Resulta lamentable que tengamos que acordarnos de los chinos por una circunstancia tan trágica como un virus asesino. En este mundo globalizado, los chinos son nuestros vecinos. Sin embargo, solo nos preocupa que puedan contagiarnos. No hay más que ver los telediarios y la psicosis que delatan carteles como este colocado en la puerta de un piso de Madrid: No soy chino; soy coreano y no tengo el virus. Que ignorancia la nuestra, que ombliguismo. Los chinos -siempre tan discretos- no solo padecen el virus, sino que, además, nos padecen a nosotros, que les hemos colocado en el punto de mira.
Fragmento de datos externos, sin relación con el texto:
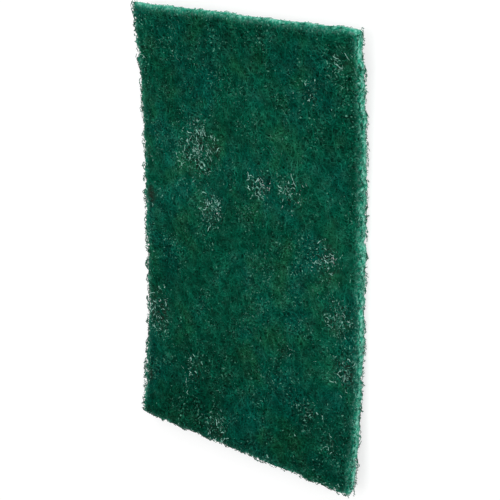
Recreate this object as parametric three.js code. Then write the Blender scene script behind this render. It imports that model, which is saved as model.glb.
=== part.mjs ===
// A nylon scouring pad: crimped strands laid every way, needled and bonded into one springy web,
// coated with grit and die-cut to a rectangle. It lies on its back and both ends curl up a little.
// Millimetres. X runs across the pad, Y along it, Z up from the surface that it lies on.

import * as THREE from "three";

// The cut blank
const PAD_WIDTH = 152.4;
const PAD_LENGTH = 228.6;
const PAD_THICKNESS = 6.35;
const CORNER_RADIUS = 1;

// How it lies: level in the middle, with both ends lifted
const LEVEL_LENGTH = 60;
const CURL_RISE = 6;

// The strands that show on each face, and how far the web sinks between them
const STRAND_PITCH = 7;
const STRAND_SPAN = 64;
const STRAND_BOW = 16;
const FACE_RELIEF = 1.3;
const BACK_RELIEF = 0.9;

// The level land in the middle of the underside
const REST_LAND = 16;

// The deepest notches between the tufts of the cut edge
const NOTCH_DEPTH = 1;

// Thin spots, where the web is lean and daylight shows through small gaps. Each is given by its
// place, as shares of half the width and half the length, and by its size beside the usual one.
const THIN_RADIUS = 10;
const THIN_DIP = 0.5;
const GAP_WIDTH = 1.9;
const THIN_SPOTS = [
  { across: -0.45, along: 0.35, size: 1.4 },
  { across: -0.6, along: 0.8, size: 0.8 },
  { across: 0.85, along: 0.85, size: 1.1 },
  { across: 0.6, along: 0.7, size: 0.9 },
  { across: -0.3, along: 0.1, size: 0.9 },
  { across: 0.1, along: 0.25, size: 0.9 },
  { across: 0.4, along: 0.25, size: 1 },
  { across: 0.7, along: 0, size: 1.1 },
  { across: -0.85, along: -0.45, size: 0.8 },
  { across: 0.8, along: -0.25, size: 1 },
  { across: 0.35, along: -0.45, size: 0.7 },
  { across: -0.5, along: -0.7, size: 1.2 },
  { across: 0.9, along: -0.5, size: 0.8 },
  { across: -0.3, along: -0.88, size: 1.1 },
  { across: 0.6, along: -0.7, size: 0.9 },
  { across: 0.8, along: -0.8, size: 0.8 },
];

// The lattice of points that carries the relief. A point may leave its place in it by these shares
// of the pitch: SCATTER at random, PULL to slide onto a strand, STRAY for the middle of a gap.
// LEAST_SPREAD is the smallest triangle that may come of it, beside a square of the pitch.
const COLUMNS = 41;
const ROWS = 62;
const SCATTER = 0.2;
const PULL = 0.34;
const STRAY = 0.32;
const LEAST_SPREAD = 0.15;
const pitch = Math.min(PAD_WIDTH / COLUMNS, PAD_LENGTH / ROWS);

// The layers of points: the two faces, and the row of tufts at half thickness on the cut edge
const FACE = 1;
const BACK = 2;
const CUT = 3;

// A repeatable draw from low to high for a few whole numbers
function draw(low, high, ...keys) {
  let hash = 0x9e3779b9;
  for (const key of keys) {
    hash = Math.imul(hash ^ (key + 0x7f4a7c15), 0x85ebca6b);
    hash = Math.imul(hash ^ (hash >>> 13), 0xc2b2ae35);
    hash ^= hash >>> 16;
  }
  return low + ((high - low) * (hash >>> 0)) / 2 ** 32;
}

// A place in the regular lattice of the flat blank. Row 0 is at the far end, column 0 at the left.
function latticePlace(row, column) {
  return { x: (column / COLUMNS - 0.5) * PAD_WIDTH, y: (0.5 - row / ROWS) * PAD_LENGTH };
}

// The strands of one face as points spaced evenly along bowed curves
function strandPoints(layer) {
  const count = Math.round((PAD_WIDTH * PAD_LENGTH) / (STRAND_PITCH * STRAND_SPAN));
  const steps = Math.ceil((4 * STRAND_SPAN) / pitch);
  const points = [];
  for (let strand = 0; strand < count; strand++) {
    const x = PAD_WIDTH * draw(-0.5, 0.5, layer, strand, 1);
    const y = PAD_LENGTH * draw(-0.5, 0.5, layer, strand, 2);
    const heading = draw(0, Math.PI, layer, strand, 3);
    const bow = draw(-STRAND_BOW, STRAND_BOW, layer, strand, 4);
    const curve = new THREE.QuadraticBezierCurve(
      new THREE.Vector2(-STRAND_SPAN / 2, 0),
      new THREE.Vector2(0, bow),
      new THREE.Vector2(STRAND_SPAN / 2, 0),
    );
    for (const point of curve.getSpacedPoints(steps)) {
      points.push(point.rotateAround(new THREE.Vector2(), heading).add(new THREE.Vector2(x, y)));
    }
  }
  return points;
}

// The way from a place to the nearest point of any strand
function wayToStrand(strands, { x, y }) {
  const here = new THREE.Vector2(x, y);
  let nearest = strands[0];
  for (const point of strands) {
    if (point.distanceToSquared(here) < nearest.distanceToSquared(here)) nearest = point;
  }
  return nearest.clone().sub(here);
}

// How lean the web is at a place: 1 in the middle of a thin spot, 0 outside all of them
function leanness({ x, y }) {
  let most = 0;
  for (const { across, along, size } of THIN_SPOTS) {
    const away = Math.hypot(x - (across * PAD_WIDTH) / 2, y - (along * PAD_LENGTH) / 2);
    most = Math.max(most, 1 - away / (THIN_RADIUS * size));
  }
  return Math.sqrt(most);
}

// The lattice's cells, each with its four corners anticlockwise from above
function latticeCells() {
  const cells = [];
  for (let row = 0; row < ROWS; row++) {
    for (let column = 0; column < COLUMNS; column++) {
      const first = row * (COLUMNS + 1) + column;
      const corners = [first, first + COLUMNS + 1, first + COLUMNS + 2, first + 1];
      cells.push({ row, column, corners, middle: latticePlace(row + 0.5, column + 0.5) });
    }
  }
  return cells;
}

// The cells that are gaps, leanest first. No two of them touch, and none is at the cut edge.
function chooseGaps(cells) {
  const ranked = cells
    .filter(({ row, column }) => row % (ROWS - 1) && column % (COLUMNS - 1))
    .map((cell) => ({ ...cell, lean: leanness(cell.middle) }))
    .filter(({ lean }) => lean > 0)
    .map((cell) => ({ ...cell, rank: cell.lean + draw(0, 1, cell.row, cell.column) }))
    .sort((one, other) => other.rank - one.rank);
  const gaps = [];
  for (const cell of ranked) {
    const touches = (gap) => Math.abs(gap.row - cell.row) < 2 && Math.abs(gap.column - cell.column) < 2;
    if (!gaps.some(touches)) gaps.push(cell);
  }
  return gaps;
}

// A point on the cut edge: notched in from the die's line, and slid along it
function edgePlace(layer, row, column) {
  const home = latticePlace(row, column);
  const atSide = column % COLUMNS === 0;
  const atEnd = row % ROWS === 0;
  const notch = NOTCH_DEPTH * Math.max(0, draw(-0.5, 1, layer, row, column, 5));
  const inward = notch + (atSide && atEnd ? CORNER_RADIUS * (1 - Math.SQRT1_2) : 0);
  const slide = pitch * draw(-SCATTER, SCATTER, layer, row, column, 6);
  return {
    x: home.x + (atSide ? -Math.sign(home.x) * inward : slide),
    y: home.y + (atEnd ? -Math.sign(home.y) * inward : slide),
  };
}

// Whether a point becomes part of a strand, given the way to the nearest one
function joinsStrand(way) {
  return way.length() < pitch / 2;
}

// A point inside the edge: slid onto the strand beside it, or else scattered
function insidePlace(layer, row, column, way) {
  const home = latticePlace(row, column);
  if (joinsStrand(way)) {
    const slide = way.clone().clampLength(0, PULL * pitch);
    return { x: home.x + slide.x, y: home.y + slide.y };
  }
  return {
    x: home.x + pitch * draw(-SCATTER, SCATTER, layer, row, column, 7),
    y: home.y + pitch * draw(-SCATTER, SCATTER, layer, row, column, 8),
  };
}

// How far a point lies below the crests of its face: strands stand up, the web between them sinks
function sinkOf(layer, row, column, way) {
  const home = latticePlace(row, column);
  if (layer === BACK && Math.hypot(home.x, home.y) < REST_LAND / 2 + pitch) return 0;
  const [least, most] = joinsStrand(way) ? [0, 0.2] : [0.4, 1];
  const relief = layer === FACE ? FACE_RELIEF : BACK_RELIEF;
  return relief * draw(least, most, layer, row, column, 9) + THIN_DIP * leanness(home);
}

// Twice the area of a triangle seen from above, below zero where it has turned over
function spread(a, b, c) {
  return (b.x - a.x) * (c.y - a.y) - (c.x - a.x) * (b.y - a.y);
}

// The two triangles of a cell. The fold joins its two highest opposite corners, unless that would
// turn a triangle over.
function foldCell(points, [i, j, k, l]) {
  const [a, b, c, d] = [points[i], points[j], points[k], points[l]];
  const first = Math.min(spread(a, b, c), spread(a, c, d));
  const second = Math.min(spread(a, b, d), spread(b, c, d));
  const least = LEAST_SPREAD * pitch ** 2;
  const firstIsHigher = a.stands + c.stands > b.stands + d.stands;
  const useFirst = Math.min(first, second) > least ? firstIsHigher : first > second;
  return useFirst
    ? { sound: first > least, triangles: [i, j, k, i, k, l] }
    : { sound: second > least, triangles: [i, j, l, j, k, l] };
}

// One face of the flat blank as a list of points. Each has its height over the underside, and
// stands out from the face by some amount.
function layFace(layer, cells, gaps) {
  const strands = strandPoints(layer);
  const points = [];
  for (let row = 0; row <= ROWS; row++) {
    for (let column = 0; column <= COLUMNS; column++) {
      const home = latticePlace(row, column);
      const way = wayToStrand(strands, home);
      const atEdge = column % COLUMNS === 0 || row % ROWS === 0;
      const sink = sinkOf(layer, row, column, way);
      const height = layer === FACE ? PAD_THICKNESS - sink : sink;
      const place = atEdge ? edgePlace(layer, row, column) : insidePlace(layer, row, column, way);
      points.push({ ...place, home, atEdge, height, stands: -sink });
    }
  }
  for (const gap of gaps) drawIn(points, gap);
  for (let round = 0; round < 10; round++) {
    for (const { corners } of cells) {
      if (!foldCell(points, corners).sound) easeHome(points, corners);
    }
  }
  return points;
}

// Draws the corners of a gap in towards a place in its cell, to a ragged width. Both faces share it.
function drawIn(points, { row, column, corners, middle }) {
  const x = middle.x + pitch * draw(-STRAY, STRAY, row, column, 1);
  const y = middle.y + pitch * draw(-STRAY, STRAY, row, column, 2);
  corners.forEach((index, turn) => {
    const point = points[index];
    const reach = (GAP_WIDTH / 2) * draw(0.6, 1.4, row, column, turn, 3);
    point.x = x + reach * Math.sign(point.home.x - middle.x);
    point.y = y + reach * Math.sign(point.home.y - middle.y);
  });
}

// Takes the inside corners of a cell part of the way back to their places in the lattice
function easeHome(points, corners) {
  for (const index of corners) {
    const point = points[index];
    if (point.atEdge) continue;
    point.x = THREE.MathUtils.lerp(point.x, point.home.x, 0.25);
    point.y = THREE.MathUtils.lerp(point.y, point.home.y, 0.25);
  }
}

// The lattice's outermost points in turn, anticlockwise from above
function outline() {
  const loop = [];
  for (let row = 0; row < ROWS; row++) loop.push({ row, column: 0 });
  for (let column = 0; column < COLUMNS; column++) loop.push({ row: ROWS, column });
  for (let row = ROWS; row > 0; row--) loop.push({ row, column: COLUMNS });
  for (let column = COLUMNS; column > 0; column--) loop.push({ row: 0, column });
  return loop;
}

// The row of tufts at half thickness, one for each point of the outline
function layCut(loop) {
  return loop.map(({ row, column }) => ({
    ...edgePlace(CUT, row, column),
    height: PAD_THICKNESS * draw(0.4, 0.6, CUT, row, column, 10),
  }));
}

// Triangles between two rings of points of the same count, the upper one first. They face away
// from the middle when the rings run anticlockwise, and towards it when they run clockwise.
function wall(upper, lower) {
  return upper.flatMap((here, turn) => {
    const next = (turn + 1) % upper.length;
    return [here, lower[turn], upper[next], upper[next], lower[turn], lower[next]];
  });
}

// Bends the flat blank into its curl: its underside rises from the level middle to each end, and
// whatever stands over it leans inward with it
function bend({ x, y, height }) {
  const reach = (PAD_LENGTH - LEVEL_LENGTH) / 2;
  const past = Math.max(0, Math.abs(y) - LEVEL_LENGTH / 2) / reach;
  const tilt = Math.sign(y) * Math.atan((2 * CURL_RISE * past) / reach);
  const lift = CURL_RISE * past ** 2;
  return [x, y - height * Math.sin(tilt), lift + height * Math.cos(tilt)];
}

// The whole web as one closed body: both faces, the cut edge round them, and the gaps' walls
function buildWeb() {
  const cells = latticeCells();
  const gaps = chooseGaps(cells);
  const loop = outline();
  const face = layFace(FACE, cells, gaps);
  const back = layFace(BACK, cells, gaps);
  const points = [...face, ...back, ...layCut(loop)];

  const triangles = [];
  for (const cell of cells) {
    if (gaps.some(({ row, column }) => row === cell.row && column === cell.column)) continue;
    triangles.push(...foldCell(face, cell.corners).triangles);
    triangles.push(...foldCell(back, cell.corners).triangles.map((i) => i + face.length).reverse());
  }
  for (const { corners } of gaps) {
    const clockwise = [...corners].reverse();
    triangles.push(...wall(clockwise, clockwise.map((i) => i + face.length)));
  }
  const faceRing = loop.map(({ row, column }) => row * (COLUMNS + 1) + column);
  const backRing = faceRing.map((i) => i + face.length);
  const cutRing = loop.map((point, turn) => 2 * face.length + turn);
  triangles.push(...wall(faceRing, cutRing), ...wall(cutRing, backRing));

  const web = new THREE.BufferGeometry();
  web.setAttribute("position", new THREE.Float32BufferAttribute(points.flatMap(bend), 3));
  web.setIndex(triangles);
  web.computeVertexNormals();
  return web;
}

const coatedNylon = new THREE.MeshStandardMaterial({ color: 0x0e5a43, roughness: 0.92, metalness: 0 });

const pad = new THREE.Mesh(buildWeb(), coatedNylon);
pad.name = "scouring_pad";

const part = new THREE.Group();
part.add(pad);

export default part;
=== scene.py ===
# A nylon scouring pad that lies flat: a web of crimped, coated fibres round a denser middle.
# Metres. X runs across the pad, Y along it and Z up from the floor, as in the frame.

import math

import bpy
import numpy as np
from mathutils import Matrix, Vector
from mathutils.bvhtree import BVHTree


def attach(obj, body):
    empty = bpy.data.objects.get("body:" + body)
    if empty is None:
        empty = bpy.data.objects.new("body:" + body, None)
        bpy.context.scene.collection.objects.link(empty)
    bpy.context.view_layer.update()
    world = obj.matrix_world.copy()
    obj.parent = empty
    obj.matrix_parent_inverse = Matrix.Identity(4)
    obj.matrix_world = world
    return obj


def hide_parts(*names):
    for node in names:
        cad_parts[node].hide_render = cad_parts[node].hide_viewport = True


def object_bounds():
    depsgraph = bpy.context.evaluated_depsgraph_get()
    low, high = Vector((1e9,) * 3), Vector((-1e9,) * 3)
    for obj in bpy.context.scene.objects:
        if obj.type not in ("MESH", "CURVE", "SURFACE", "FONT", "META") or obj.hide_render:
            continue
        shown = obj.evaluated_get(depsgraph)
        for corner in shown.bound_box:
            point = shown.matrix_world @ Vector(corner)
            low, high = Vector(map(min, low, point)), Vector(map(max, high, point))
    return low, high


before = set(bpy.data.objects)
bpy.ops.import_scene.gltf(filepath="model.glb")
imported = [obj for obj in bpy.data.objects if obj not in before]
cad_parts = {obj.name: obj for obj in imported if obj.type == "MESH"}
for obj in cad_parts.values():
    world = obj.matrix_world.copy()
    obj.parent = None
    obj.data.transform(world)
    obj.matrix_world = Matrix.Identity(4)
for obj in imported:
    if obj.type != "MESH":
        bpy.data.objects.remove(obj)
cad_low, cad_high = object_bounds()

MM = 0.001
rng = np.random.default_rng(7)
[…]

En el tardofranquismo, los habitantes de San Martín del Rey Aurelio sabíamos poco de los chinos. Habíamos leído, en la Biblioteca del Parque de La Laguna, el manoseado ejemplar de Las tribulaciones de un chino en China, de Julio Verne. Nos habían dicho, cuando aún teníamos clase -o trabajo- los sábados, que los chinos no tenían domingos. E, incluso, nos estremecían con aquello de que los pobres chinos sin bautizar iban todos derechos al infierno. Hoy, ya tenemos 13 chinos censados en el municipio. No tenemos excusa para no estar un poco más informados y no caer en lugares comunes. Nosotros, en España, pendientes de si hay un caso o dos. Ellos ya van a por los mil muertos oficiales.

Lo dijo Napoleón: "Cuando China despierte, el mundo temblará". Y también se puede aplicar el viejo adagio que mezcla el efecto mariposa con las crisis económicas: "Cuando un chino estornuda, el mundo se resfría". Ya temblamos, ya estamos resfriados.